I am trying to delete the key-value pair as a whole from a dictionary if found to be duplicates based on string similarity. Example:
d1={1:'Colins business partner sends millions of dollars to groups which target lives
for gruesome deaths domestically and abroad',
2:'Colins business partner sends millions of dollars to groups which target lives',
3:'Don t skip leg day y all'}
In the above code 1 and 2 are similar strings,so one them must be deleted and the following must be the output keeping intact the IDs:
d1={1:'Colins business partner sends millions of dollars to groups which target lives
for gruesome deaths domestically and abroad',
3:'Don t skip leg day y all'}
Please help me solve this issue.
If by "similarity" you mean that one string is contained within another and you want to eliminate the shorter one, you can do it by nested loops as shown below. Note that you want to make a copy of your dictionary so that you don't change the original dictionary during iteration.

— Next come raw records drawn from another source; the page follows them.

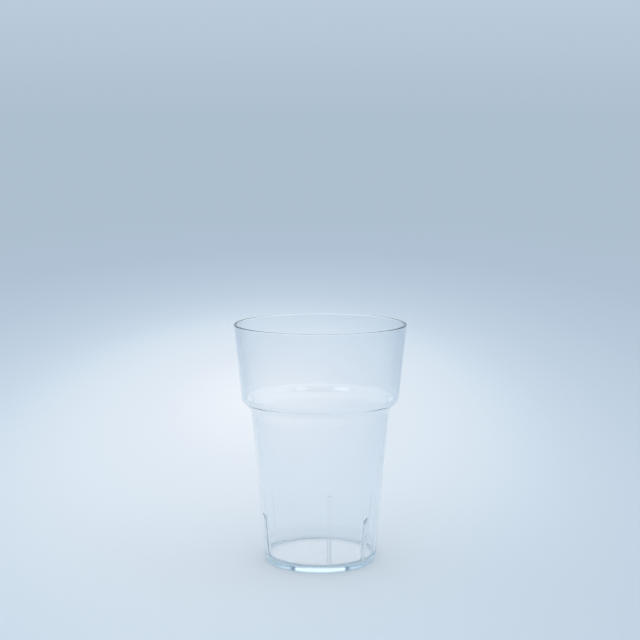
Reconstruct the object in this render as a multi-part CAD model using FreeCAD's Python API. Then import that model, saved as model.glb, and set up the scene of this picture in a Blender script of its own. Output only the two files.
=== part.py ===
import FreeCAD, Part
import math
import os

from FreeCAD import Vector

# Clear plastic stacking tumbler, one moulding, in millimetres.
# Origin: centre of the foot on the surface it stands on, +Z up, the nearest viewer towards -Y.

# Overall form
height = 106.0
rim_radius = 38.0
foot_radius = 24.7
body_draft = 4.9
band_draft = 5.5
wall = 1.2
lip_radius = 0.45

# Shoulder between the narrow body and the wide band
shoulder_z = 68.25
shoulder_pitch = 45.0
shoulder_wall = 1.2
shoulder_radius = 4.5
shoulder_inner_radius = 3.3
neck_radius = 7.0
neck_inner_radius = 8.2

# Base
foot_height = 0.4
foot_width = 2.0
foot_fillet = 0.15
heel_radius = 1.0
floor_thickness = 2.6
floor_fillet = 1.6
gate_radius = 1.5
gate_height = 0.1

# Stacking ribs inside the body, on which the foot of the next tumbler lands
rib_count = 3
first_rib_angle = 80.0
rib_height = 18.7
rib_depth = 1.2
rib_thickness = 1.4
rib_top_radius = 0.6
rib_edge_radius = 0.4

# Places that follow from the sizes above
body_slope = math.tan(math.radians(body_draft))
band_slope = math.tan(math.radians(band_draft))
body_wall = wall / math.cos(math.radians(body_draft))
band_wall = wall / math.cos(math.radians(band_draft))
floor_z = foot_height + floor_thickness
rib_top_z = floor_z + rib_height


def body_outer(z):
    return foot_radius + z * body_slope


def body_inner(z):
    return body_outer(z) - body_wall


def band_outer(z):
    return rim_radius - (height - z) * band_slope


def band_inner(z):
    return band_outer(z) - band_wall


def shoulder_corner(wall_radius, lift):
    """Where the sloping shoulder, raised by lift, meets the wall line wall_radius(z)."""
    pitch = math.tan(math.radians(shoulder_pitch))
    base = wall_radius(0)
    slope = wall_radius(1) - base
    z = (shoulder_z + lift + (base - body_outer(shoulder_z)) * pitch) / (1 - slope * pitch)
    return wall_radius(z), z


def rounded_wire(corners):
    """Closed wire in the XZ plane through (radius, height, rounding) corners."""
    points = [Vector(r, 0, z) for r, z, rounding in corners]
    count = len(points)
    starts = []
    ends = []
    arcs = []
    for i, (r, z, rounding) in enumerate(corners):
        corner = points[i]
        if rounding <= 0:
            starts.append(corner)
            ends.append(corner)
            arcs.append(None)
            continue
        back = (points[i - 1] - corner).normalize()
        ahead = (points[(i + 1) % count] - corner).normalize()
        half_angle = back.getAngle(ahead) / 2
        tangent = rounding / math.tan(half_angle)
        bisector = (back + ahead).normalize()
        middle = corner + bisector * (rounding / math.sin(half_angle) - rounding)
        starts.append(corner + back * tangent)
        ends.append(corner + ahead * tangent)
        arcs.append(Part.Arc(starts[i], middle, ends[i]).toShape())
    edges = []
    for i in range(count):
        if arcs[i] is not None:
            edges.append(arcs[i])
        edges.append(Part.LineSegment(ends[i], starts[(i + 1) % count]).toShape())
    return Part.Wire(edges)


def shell():
    """The turned form: wall, shoulder, rim, floor and foot."""
    foot_inner = foot_radius - foot_width
    lift = shoulder_wall / math.cos(math.radians(shoulder_pitch))
    corners = [
        (0, foot_height - gate_height, 0),
        (gate_radius, foot_height - gate_height, 0),
        (gate_radius, foot_height, 0),
        (foot_inner, foot_height, foot_fillet),
        (foot_inner, 0, foot_fillet),
        (foot_radius, 0, heel_radius),
        (*shoulder_corner(body_outer, 0), neck_radius),
        (*shoulder_corner(band_outer, 0), shoulder_radius),
        (rim_radius, height, lip_radius),
        (rim_radius - band_wall, height, lip_radius),
        (*shoulder_corner(band_inner, lift), shoulder_inner_radius),
        (*shoulder_corner(body_inner, lift), neck_inner_radius),
        (body_inner(floor_z), floor_z, floor_fillet),
        (0, floor_z, 0),
    ]
    face = Part.Face(rounded_wire(corners))
    return face.revolve(Vector(0, 0, 0), Vector(0, 0, 1), 360)


def rib():
    """One stacking rib along +X, rooted in the middle of the wall and of the floor."""
    root_z = floor_z - floor_thickness / 2
    root = body_wall / 2
    inner_top = body_inner(rib_top_z) - rib_depth
    inner_bottom = body_inner(root_z) - rib_depth
    corners = [
        (body_inner(root_z) + root, root_z, 0),
        (body_inner(rib_top_z) + root, rib_top_z, 0),
        (inner_top, rib_top_z, rib_top_radius),
        (inner_bottom, root_z, 0),
    ]
    face = Part.Face(rounded_wire(corners))
    face.translate(Vector(0, -rib_thickness / 2, 0))
    blade = face.extrude(Vector(0, rib_thickness, 0))
    inner_edges = [
        edge for edge in blade.Edges
        if abs(edge.Vertexes[0].Y - edge.Vertexes[-1].Y) < 1e-6
        and min(v.Z for v in edge.Vertexes) < rib_top_z - 1e-6
        and max(v.X - body_inner(v.Z) for v in edge.Vertexes) < -rib_edge_radius
    ]
    return blade.makeFillet(rib_edge_radius, inner_edges)


tumbler = shell()
for number in range(rib_count):
    angle = first_rib_angle + number * 360 / rib_count
    tumbler = tumbler.fuse(rib().rotate(Vector(0, 0, 0), Vector(0, 0, 1), angle))
tumbler = tumbler.removeSplitter()

os.makedirs("parts", exist_ok=True)
tumbler.exportStep("parts/tumbler.step")
box = tumbler.optimalBoundingBox(True, False)
print("solids", len(tumbler.Solids), "valid", tumbler.isValid())
print("box", round(box.XLength, 3), round(box.YLength, 3), round(box.ZLength, 3))
print("plastic volume cm3", round(tumbler.Volume / 1000, 3))
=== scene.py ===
import math

import bpy
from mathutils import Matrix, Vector


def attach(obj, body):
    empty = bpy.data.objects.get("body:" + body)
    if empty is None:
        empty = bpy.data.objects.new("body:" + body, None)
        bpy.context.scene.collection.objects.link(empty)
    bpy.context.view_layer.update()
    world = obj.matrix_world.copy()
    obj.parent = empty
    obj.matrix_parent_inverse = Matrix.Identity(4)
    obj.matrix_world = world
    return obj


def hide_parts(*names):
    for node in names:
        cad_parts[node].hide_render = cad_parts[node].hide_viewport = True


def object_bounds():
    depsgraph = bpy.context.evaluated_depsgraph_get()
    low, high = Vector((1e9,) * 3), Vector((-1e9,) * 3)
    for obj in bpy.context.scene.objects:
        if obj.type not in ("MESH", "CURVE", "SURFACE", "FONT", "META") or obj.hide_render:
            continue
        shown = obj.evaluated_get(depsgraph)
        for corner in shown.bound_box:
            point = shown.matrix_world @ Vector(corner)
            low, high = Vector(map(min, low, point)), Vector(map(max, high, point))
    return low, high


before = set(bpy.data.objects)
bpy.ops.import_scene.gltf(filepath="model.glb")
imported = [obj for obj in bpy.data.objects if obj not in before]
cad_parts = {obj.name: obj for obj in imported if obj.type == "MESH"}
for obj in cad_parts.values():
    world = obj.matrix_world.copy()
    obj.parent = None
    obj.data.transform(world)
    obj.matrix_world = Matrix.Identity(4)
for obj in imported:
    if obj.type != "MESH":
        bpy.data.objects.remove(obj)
cadLow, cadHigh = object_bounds()
print("frame loaded")

mm = 0.001


def toLinear(red, green, blue):
    # a screen colour, 0 to 255, as the light value that nodes take
    return tuple((c / 255) ** 2.2 for c in (red, green, blue)) + (1.0,)


def addNode(tree, kind, **values):
    node = tree.nodes.new(kind)
    for name, value in values.items():
        setattr(node, name, value)
    return node


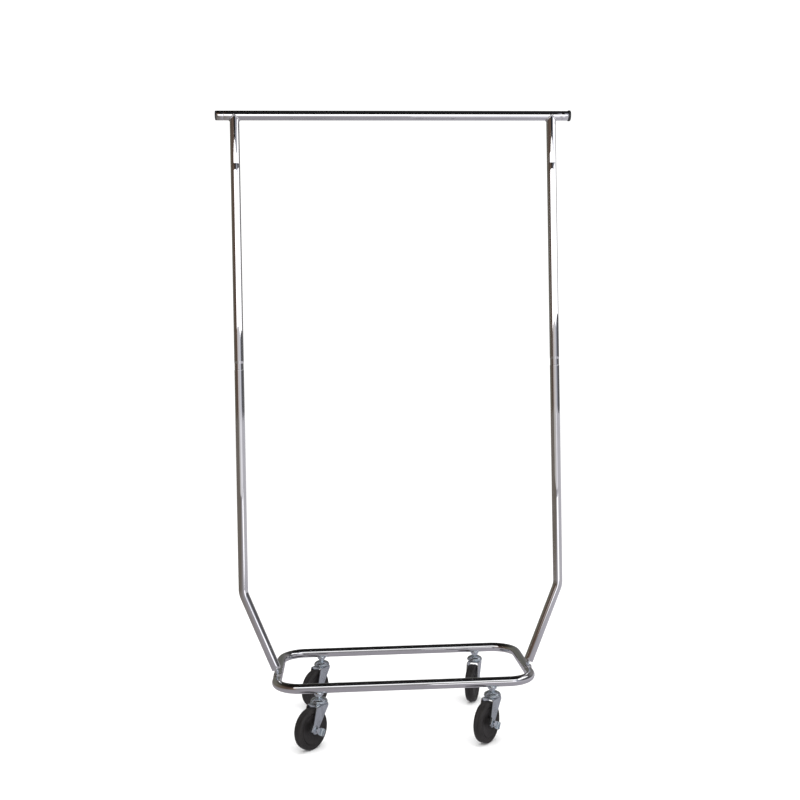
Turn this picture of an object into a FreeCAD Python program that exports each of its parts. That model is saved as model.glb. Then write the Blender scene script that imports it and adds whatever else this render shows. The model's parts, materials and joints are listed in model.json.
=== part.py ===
"""Rolling clothes rack: a knock-down chrome tube frame on a four-caster base loop.

Millimetres, +Z up. The origin is on the floor, under the middle of the base loop.
X runs along the hang rail and Y runs from the front of the base to its back.
"""
import FreeCAD, Part
import math
import os

V = FreeCAD.Vector
X_AXIS, Y_AXIS, Z_AXIS = V(1, 0, 0), V(0, 1, 0), V(0, 0, 1)

# Tubing
TUBE_OD = 25.4
TUBE_WALL = 1.5
SLIP_CLEARANCE = 0.1
SEAT_GAP = 0.05
CURVED_SEAT_GAP = 0.15
BEAD = 1.8

# Frame
RAIL_OVERHANG = 47.0
RAIL_HEIGHT = 1664.0
UPRIGHT_SPACING = 856.0
STUB_DROP = 130.0
MID_SEAM_HEIGHT = 984.0
SPIGOT_LENGTH = 60.0
NECK_LENGTH = 24.0
NECK_SQUEEZE = 0.6
LEG_BEND_HEIGHT = 384.0
LEG_BEND_RADIUS = 60.0

# Rail end plugs and the crimps that hold them
PLUG_DEPTH = 18.0
PLUG_DOME = 4.0
PLUG_FLANGE_OD = 28.6
PLUG_FLANGE = 6.5
CRIMP_INSET = 19.0
CRIMP_DEPTH = 0.35
CRIMP_WIDTH = 1.6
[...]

d1={1:'Colins business partner sends millions of dollars to groups which target lives for gruesome deaths domestically and abroad',
2:'Colins business partner sends millions of dollars to groups which target lives',
3:'Don t skip leg day y all'}
d2 = dict(d1) #make a copy of d1
for k, sent in d1.items():
for sentence in d1.values():
if sent in sentence and len(sent) != len(sentence):
del d2[k]
break
print(d2)
# {1: 'Colins business partner sends millions of dollars to groups which target lives for gruesome deaths domestically and abroad', 3: 'Don t skip leg day y all'}